TASK STATEMENT
Quote exactly and only this range of lines in the data below: the line that holds "base_tray();" to the line that holds "bpy.context.scene.collection.objects.link(empty)", both included.

DATA EXTRACT
-- start --

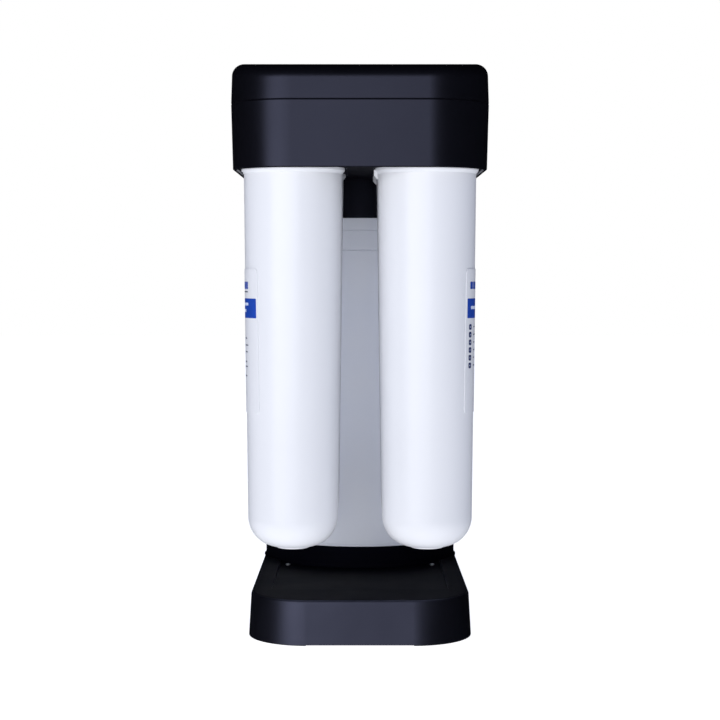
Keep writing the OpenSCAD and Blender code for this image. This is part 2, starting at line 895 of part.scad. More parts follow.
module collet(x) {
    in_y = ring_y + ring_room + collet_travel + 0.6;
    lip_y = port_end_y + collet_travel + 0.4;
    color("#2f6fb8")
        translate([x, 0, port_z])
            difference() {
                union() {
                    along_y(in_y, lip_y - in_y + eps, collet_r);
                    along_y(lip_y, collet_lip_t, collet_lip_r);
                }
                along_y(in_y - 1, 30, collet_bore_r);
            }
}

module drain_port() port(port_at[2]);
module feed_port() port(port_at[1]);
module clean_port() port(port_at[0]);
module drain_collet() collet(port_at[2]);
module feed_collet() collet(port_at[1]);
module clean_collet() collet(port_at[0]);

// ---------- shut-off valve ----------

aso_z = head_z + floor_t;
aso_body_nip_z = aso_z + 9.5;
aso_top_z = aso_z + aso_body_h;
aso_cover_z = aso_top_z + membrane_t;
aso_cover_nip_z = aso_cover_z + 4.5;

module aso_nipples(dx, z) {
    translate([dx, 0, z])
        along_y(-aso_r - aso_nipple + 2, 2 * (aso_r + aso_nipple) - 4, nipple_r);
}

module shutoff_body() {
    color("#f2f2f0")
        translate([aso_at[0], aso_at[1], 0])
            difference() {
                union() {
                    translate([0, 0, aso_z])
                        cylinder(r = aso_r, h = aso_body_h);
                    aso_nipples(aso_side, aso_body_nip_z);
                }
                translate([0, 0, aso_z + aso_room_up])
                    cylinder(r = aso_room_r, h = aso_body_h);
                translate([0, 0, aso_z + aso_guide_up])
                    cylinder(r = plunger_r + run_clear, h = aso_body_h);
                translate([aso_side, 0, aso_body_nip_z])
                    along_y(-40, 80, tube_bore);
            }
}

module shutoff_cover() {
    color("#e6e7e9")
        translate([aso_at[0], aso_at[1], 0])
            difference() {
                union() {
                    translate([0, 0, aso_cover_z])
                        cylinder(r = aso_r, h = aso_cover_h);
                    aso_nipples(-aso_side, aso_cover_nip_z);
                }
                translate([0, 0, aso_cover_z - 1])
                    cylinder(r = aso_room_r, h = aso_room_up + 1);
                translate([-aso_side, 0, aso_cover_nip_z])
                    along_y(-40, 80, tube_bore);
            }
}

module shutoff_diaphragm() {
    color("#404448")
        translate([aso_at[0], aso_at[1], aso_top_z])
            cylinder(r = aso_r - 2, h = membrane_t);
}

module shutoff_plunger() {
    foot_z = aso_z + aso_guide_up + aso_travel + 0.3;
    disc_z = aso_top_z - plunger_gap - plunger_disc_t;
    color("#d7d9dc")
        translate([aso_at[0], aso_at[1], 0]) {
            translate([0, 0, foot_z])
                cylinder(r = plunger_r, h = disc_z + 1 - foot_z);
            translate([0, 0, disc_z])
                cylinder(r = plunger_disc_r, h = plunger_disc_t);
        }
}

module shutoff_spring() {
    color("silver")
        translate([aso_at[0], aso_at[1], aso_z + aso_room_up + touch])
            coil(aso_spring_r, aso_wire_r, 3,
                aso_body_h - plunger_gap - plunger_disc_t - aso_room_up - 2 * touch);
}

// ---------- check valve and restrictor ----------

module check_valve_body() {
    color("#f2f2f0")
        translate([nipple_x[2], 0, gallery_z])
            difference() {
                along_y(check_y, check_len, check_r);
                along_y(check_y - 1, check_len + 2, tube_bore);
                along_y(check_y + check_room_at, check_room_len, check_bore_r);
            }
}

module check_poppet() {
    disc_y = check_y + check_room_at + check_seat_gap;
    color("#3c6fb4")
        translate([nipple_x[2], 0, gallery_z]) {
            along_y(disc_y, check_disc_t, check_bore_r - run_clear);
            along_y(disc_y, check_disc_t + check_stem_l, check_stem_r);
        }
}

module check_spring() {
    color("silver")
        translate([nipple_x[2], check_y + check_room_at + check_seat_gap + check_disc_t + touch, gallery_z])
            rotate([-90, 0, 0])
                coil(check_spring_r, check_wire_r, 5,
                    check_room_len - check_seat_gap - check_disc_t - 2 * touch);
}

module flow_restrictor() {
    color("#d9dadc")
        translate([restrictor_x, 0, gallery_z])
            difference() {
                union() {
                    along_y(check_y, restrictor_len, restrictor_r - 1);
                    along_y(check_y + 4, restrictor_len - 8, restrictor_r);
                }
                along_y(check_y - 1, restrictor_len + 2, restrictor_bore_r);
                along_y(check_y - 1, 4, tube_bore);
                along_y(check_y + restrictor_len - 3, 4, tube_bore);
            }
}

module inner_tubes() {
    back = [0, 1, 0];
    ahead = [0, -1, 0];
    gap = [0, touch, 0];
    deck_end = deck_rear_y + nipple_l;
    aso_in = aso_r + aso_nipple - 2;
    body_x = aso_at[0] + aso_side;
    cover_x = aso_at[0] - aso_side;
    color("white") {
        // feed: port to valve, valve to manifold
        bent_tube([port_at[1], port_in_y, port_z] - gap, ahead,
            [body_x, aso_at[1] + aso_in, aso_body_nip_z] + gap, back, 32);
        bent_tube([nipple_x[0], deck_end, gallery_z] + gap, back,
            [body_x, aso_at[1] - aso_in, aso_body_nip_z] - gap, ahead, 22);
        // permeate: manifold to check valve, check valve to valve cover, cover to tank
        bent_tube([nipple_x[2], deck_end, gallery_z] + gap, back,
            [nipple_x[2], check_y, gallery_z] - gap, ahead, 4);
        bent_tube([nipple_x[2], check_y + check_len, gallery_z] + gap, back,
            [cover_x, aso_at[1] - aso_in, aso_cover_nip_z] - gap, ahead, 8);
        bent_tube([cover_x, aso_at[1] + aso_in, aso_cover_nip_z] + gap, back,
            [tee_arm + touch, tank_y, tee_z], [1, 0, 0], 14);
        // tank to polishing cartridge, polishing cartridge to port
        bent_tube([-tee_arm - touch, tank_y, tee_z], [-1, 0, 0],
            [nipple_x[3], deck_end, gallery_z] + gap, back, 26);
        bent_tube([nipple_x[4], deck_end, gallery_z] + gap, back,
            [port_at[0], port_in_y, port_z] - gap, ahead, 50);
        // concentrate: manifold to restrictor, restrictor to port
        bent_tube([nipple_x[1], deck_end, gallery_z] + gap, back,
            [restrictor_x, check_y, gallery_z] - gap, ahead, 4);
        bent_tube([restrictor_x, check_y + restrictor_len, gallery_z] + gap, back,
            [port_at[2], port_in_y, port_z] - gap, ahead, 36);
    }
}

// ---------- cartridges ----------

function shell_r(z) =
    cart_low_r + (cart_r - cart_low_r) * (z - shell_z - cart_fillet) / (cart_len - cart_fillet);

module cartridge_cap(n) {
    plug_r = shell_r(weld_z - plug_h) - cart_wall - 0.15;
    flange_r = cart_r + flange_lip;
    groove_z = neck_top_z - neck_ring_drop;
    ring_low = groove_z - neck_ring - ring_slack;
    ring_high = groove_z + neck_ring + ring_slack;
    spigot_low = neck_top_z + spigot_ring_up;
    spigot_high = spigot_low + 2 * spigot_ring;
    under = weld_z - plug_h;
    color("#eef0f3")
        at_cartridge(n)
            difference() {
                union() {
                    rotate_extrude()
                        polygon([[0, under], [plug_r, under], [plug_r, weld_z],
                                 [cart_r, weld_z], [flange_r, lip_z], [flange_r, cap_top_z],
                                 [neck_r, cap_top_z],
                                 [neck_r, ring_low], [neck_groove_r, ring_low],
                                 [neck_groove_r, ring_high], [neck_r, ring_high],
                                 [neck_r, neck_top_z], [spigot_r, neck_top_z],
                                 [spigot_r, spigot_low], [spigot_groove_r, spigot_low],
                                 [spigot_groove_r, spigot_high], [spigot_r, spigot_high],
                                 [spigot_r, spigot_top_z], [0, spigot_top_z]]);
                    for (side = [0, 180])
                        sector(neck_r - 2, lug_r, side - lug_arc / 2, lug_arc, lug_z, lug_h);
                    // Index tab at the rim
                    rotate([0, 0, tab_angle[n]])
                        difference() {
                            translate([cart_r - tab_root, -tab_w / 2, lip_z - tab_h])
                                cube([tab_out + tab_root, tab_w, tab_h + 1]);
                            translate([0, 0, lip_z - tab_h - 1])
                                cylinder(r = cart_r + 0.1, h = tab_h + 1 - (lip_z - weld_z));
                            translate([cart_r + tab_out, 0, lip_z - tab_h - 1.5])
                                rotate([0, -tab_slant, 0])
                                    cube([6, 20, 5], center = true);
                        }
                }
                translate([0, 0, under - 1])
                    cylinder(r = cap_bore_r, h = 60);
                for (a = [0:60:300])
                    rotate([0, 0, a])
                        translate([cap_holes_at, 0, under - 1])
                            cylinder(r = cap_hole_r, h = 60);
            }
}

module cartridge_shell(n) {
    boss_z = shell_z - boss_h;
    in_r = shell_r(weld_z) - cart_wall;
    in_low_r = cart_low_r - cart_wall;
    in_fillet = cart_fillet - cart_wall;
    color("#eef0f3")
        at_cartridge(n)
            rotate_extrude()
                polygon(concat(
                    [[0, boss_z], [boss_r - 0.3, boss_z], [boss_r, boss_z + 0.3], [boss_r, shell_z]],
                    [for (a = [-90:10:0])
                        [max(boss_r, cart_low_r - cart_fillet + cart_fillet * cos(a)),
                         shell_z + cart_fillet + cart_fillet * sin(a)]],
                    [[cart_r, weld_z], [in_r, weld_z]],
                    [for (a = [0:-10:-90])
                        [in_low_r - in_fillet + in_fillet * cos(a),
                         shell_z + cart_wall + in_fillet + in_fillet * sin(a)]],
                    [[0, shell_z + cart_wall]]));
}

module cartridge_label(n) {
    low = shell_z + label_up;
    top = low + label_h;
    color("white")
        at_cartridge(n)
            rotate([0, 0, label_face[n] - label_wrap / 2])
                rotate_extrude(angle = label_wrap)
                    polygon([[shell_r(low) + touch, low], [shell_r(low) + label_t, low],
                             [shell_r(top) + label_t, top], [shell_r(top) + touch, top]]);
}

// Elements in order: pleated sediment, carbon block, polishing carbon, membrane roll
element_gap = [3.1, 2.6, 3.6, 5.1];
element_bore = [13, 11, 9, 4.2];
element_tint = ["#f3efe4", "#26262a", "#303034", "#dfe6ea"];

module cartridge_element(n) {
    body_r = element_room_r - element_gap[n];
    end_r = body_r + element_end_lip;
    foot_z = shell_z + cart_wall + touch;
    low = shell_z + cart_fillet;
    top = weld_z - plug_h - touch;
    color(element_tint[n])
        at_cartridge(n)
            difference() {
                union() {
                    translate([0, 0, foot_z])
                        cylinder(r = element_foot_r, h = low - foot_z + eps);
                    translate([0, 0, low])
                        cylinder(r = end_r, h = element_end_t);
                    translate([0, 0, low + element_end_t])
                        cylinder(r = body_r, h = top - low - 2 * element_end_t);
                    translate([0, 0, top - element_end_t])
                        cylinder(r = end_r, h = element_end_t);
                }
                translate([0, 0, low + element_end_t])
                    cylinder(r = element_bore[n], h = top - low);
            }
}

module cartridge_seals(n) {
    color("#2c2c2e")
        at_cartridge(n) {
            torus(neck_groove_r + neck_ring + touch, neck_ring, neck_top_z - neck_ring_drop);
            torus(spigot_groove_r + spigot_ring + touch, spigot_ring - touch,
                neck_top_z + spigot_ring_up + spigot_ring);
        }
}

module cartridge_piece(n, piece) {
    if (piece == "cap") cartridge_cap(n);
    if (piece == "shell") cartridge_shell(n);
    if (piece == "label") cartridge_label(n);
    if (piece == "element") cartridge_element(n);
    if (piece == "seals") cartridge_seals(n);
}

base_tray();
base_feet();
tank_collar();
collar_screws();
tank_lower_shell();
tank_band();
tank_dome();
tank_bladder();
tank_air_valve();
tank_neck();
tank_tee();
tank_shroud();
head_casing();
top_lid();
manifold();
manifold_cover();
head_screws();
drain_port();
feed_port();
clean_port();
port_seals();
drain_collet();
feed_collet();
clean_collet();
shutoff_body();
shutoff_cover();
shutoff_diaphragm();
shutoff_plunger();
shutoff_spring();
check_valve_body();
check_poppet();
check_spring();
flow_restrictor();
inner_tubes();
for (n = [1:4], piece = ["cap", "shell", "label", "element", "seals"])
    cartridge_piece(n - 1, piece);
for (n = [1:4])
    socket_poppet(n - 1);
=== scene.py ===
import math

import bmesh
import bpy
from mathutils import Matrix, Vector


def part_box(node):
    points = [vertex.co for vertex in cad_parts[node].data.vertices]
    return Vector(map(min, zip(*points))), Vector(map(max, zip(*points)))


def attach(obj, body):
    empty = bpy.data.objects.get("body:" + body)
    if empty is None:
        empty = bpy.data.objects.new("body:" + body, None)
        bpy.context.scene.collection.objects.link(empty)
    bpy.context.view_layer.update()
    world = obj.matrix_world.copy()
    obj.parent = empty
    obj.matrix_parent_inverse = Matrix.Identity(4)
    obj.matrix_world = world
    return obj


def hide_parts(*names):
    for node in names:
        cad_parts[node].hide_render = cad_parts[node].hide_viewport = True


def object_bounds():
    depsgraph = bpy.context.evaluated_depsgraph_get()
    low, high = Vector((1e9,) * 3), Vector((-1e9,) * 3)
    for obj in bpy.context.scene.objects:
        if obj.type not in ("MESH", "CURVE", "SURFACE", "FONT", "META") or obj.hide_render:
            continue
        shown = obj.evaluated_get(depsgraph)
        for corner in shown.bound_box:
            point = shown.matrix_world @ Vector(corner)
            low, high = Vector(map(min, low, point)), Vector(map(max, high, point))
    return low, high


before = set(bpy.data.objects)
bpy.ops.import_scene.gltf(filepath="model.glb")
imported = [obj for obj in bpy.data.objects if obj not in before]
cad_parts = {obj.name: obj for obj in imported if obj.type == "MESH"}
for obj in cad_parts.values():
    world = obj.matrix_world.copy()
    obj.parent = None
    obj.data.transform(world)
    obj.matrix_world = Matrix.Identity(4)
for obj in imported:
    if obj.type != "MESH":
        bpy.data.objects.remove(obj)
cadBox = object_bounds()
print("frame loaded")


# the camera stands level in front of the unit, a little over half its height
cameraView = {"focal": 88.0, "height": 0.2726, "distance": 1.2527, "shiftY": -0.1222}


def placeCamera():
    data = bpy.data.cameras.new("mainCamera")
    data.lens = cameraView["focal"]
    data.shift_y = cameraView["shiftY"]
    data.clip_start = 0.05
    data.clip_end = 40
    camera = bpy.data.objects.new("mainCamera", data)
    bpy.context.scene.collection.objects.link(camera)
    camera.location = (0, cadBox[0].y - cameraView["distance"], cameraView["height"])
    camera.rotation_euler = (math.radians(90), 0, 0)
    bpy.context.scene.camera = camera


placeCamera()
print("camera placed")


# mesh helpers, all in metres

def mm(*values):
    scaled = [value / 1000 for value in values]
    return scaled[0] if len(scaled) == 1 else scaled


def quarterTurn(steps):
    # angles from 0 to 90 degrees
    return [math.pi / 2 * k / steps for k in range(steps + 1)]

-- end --

EXERCISE ANSWER
base_tray();
base_feet();
tank_collar();
collar_screws();
tank_lower_shell();
tank_band();
tank_dome();
tank_bladder();
tank_air_valve();
tank_neck();
tank_tee();
tank_shroud();
head_casing();
top_lid();
manifold();
manifold_cover();
head_screws();
drain_port();
feed_port();
clean_port();
port_seals();
drain_collet();
feed_collet();
clean_collet();
shutoff_body();
shutoff_cover();
shutoff_diaphragm();
shutoff_plunger();
shutoff_spring();
check_valve_body();
check_poppet();
check_spring();
flow_restrictor();
inner_tubes();
for (n = [1:4], piece = ["cap", "shell", "label", "element", "seals"])
    cartridge_piece(n - 1, piece);
for (n = [1:4])
    socket_poppet(n - 1);
=== scene.py ===
import math

import bmesh
import bpy
from mathutils import Matrix, Vector


def part_box(node):
    points = [vertex.co for vertex in cad_parts[node].data.vertices]
    return Vector(map(min, zip(*points))), Vector(map(max, zip(*points)))


def attach(obj, body):
    empty = bpy.data.objects.get("body:" + body)
    if empty is None:
        empty = bpy.data.objects.new("body:" + body, None)
        bpy.context.scene.collection.objects.link(empty)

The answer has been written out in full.